◆ Task details
Restate, exactly and only, the lines from the first through the line containing "const vec = (x, y, z)".

◆ Data segment
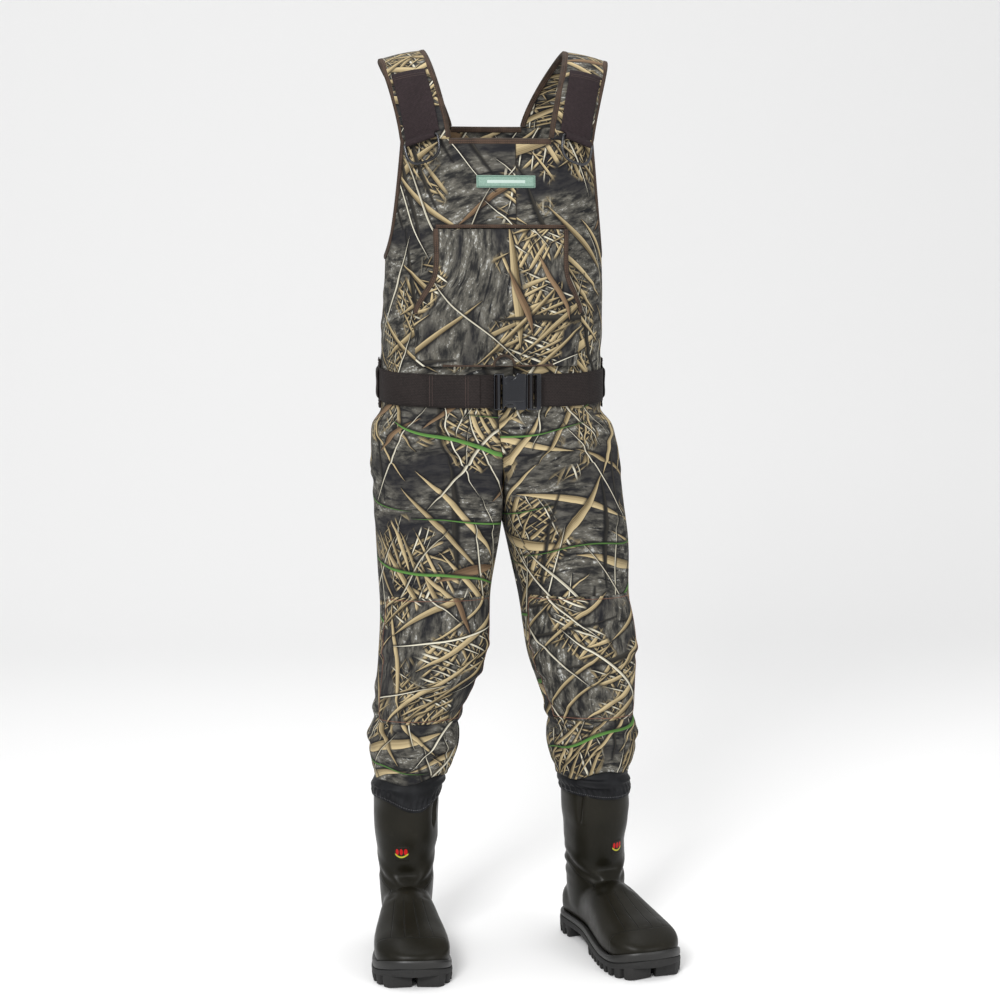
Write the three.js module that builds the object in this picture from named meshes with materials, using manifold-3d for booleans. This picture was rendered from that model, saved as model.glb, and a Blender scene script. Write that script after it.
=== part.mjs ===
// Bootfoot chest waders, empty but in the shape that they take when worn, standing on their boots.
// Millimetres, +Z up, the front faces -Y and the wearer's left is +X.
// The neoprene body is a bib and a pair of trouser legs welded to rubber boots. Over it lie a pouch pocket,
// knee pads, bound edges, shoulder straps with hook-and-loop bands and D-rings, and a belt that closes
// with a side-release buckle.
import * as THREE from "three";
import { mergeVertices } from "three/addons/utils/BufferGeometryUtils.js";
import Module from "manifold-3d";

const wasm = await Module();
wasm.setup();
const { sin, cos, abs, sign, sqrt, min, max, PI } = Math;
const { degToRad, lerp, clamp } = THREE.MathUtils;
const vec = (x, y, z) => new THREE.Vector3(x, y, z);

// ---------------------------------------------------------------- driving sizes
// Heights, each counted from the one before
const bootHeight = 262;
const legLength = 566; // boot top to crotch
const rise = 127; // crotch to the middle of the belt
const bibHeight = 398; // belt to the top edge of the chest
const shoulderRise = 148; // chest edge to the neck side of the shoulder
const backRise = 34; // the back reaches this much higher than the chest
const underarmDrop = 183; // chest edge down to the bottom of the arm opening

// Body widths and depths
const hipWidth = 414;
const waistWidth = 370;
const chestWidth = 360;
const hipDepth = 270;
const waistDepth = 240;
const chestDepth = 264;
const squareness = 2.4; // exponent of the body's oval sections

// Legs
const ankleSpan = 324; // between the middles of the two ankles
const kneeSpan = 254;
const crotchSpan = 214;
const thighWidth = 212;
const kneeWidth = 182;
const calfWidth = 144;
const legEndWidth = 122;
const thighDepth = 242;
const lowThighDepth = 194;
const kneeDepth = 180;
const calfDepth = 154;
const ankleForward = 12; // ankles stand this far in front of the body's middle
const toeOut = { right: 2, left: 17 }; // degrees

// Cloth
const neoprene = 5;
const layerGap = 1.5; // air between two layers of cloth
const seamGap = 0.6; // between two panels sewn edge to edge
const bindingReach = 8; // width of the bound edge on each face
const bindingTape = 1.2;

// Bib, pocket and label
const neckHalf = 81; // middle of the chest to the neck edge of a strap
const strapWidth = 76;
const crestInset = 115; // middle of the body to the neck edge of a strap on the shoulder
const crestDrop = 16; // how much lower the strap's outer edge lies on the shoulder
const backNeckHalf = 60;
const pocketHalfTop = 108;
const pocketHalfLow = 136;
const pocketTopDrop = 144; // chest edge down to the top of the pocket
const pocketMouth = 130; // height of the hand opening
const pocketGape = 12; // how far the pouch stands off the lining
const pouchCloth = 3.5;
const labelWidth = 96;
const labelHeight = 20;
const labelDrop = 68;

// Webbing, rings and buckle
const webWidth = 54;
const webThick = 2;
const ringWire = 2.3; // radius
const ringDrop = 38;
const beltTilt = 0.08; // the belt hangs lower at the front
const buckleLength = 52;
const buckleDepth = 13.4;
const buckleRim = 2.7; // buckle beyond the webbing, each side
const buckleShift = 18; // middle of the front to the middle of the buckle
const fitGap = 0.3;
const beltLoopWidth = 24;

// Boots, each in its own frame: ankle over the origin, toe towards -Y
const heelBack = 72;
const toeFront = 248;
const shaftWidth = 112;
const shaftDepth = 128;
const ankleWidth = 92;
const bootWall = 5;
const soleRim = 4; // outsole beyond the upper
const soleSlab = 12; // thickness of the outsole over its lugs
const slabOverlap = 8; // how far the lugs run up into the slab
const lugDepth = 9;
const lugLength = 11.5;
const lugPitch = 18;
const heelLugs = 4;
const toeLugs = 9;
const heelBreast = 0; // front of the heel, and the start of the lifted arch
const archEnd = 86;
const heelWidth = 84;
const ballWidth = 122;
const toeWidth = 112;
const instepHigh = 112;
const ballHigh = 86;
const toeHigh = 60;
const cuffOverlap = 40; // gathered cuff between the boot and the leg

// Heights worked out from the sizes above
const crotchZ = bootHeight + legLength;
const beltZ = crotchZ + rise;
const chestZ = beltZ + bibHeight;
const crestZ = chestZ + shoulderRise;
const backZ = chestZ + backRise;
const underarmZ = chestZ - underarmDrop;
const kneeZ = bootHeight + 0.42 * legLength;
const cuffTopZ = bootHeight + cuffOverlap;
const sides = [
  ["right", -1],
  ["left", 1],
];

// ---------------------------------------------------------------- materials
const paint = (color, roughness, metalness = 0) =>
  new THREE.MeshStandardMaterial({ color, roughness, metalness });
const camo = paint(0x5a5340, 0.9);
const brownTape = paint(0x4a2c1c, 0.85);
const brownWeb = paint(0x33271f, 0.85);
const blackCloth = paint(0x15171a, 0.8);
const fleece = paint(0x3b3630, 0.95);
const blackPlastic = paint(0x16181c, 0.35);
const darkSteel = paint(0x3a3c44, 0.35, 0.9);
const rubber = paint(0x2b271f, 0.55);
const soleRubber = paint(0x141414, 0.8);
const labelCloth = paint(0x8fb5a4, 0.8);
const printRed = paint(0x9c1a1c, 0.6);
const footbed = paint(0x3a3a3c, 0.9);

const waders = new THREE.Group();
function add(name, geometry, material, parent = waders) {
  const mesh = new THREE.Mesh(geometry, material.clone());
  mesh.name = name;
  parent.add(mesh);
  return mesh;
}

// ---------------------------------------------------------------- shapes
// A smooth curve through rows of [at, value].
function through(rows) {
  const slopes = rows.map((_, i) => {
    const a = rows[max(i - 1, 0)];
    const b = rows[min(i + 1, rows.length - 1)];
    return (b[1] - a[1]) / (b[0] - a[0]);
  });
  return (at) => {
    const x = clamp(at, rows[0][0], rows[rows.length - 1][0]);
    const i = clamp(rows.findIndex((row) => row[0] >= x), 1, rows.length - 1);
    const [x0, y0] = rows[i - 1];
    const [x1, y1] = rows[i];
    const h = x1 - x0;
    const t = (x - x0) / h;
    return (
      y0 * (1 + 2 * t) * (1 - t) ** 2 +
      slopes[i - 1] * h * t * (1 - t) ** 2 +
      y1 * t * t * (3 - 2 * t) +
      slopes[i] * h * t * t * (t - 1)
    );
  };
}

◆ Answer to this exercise
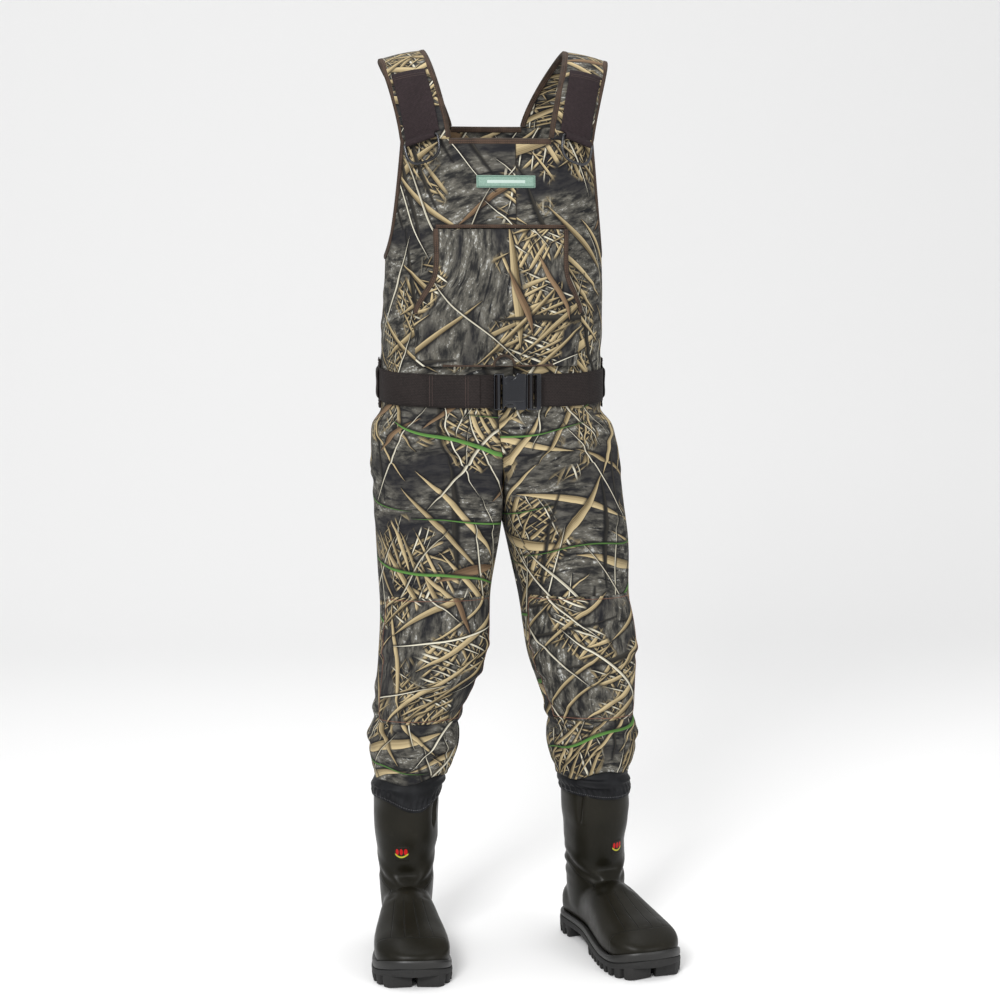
Write the three.js module that builds the object in this picture from named meshes with materials, using manifold-3d for booleans. This picture was rendered from that model, saved as model.glb, and a Blender scene script. Write that script after it.
=== part.mjs ===
// Bootfoot chest waders, empty but in the shape that they take when worn, standing on their boots.
// Millimetres, +Z up, the front faces -Y and the wearer's left is +X.
// The neoprene body is a bib and a pair of trouser legs welded to rubber boots. Over it lie a pouch pocket,
// knee pads, bound edges, shoulder straps with hook-and-loop bands and D-rings, and a belt that closes
// with a side-release buckle.
import * as THREE from "three";
import { mergeVertices } from "three/addons/utils/BufferGeometryUtils.js";
import Module from "manifold-3d";

const wasm = await Module();
wasm.setup();
const { sin, cos, abs, sign, sqrt, min, max, PI } = Math;
const { degToRad, lerp, clamp } = THREE.MathUtils;
const vec = (x, y, z) => new THREE.Vector3(x, y, z);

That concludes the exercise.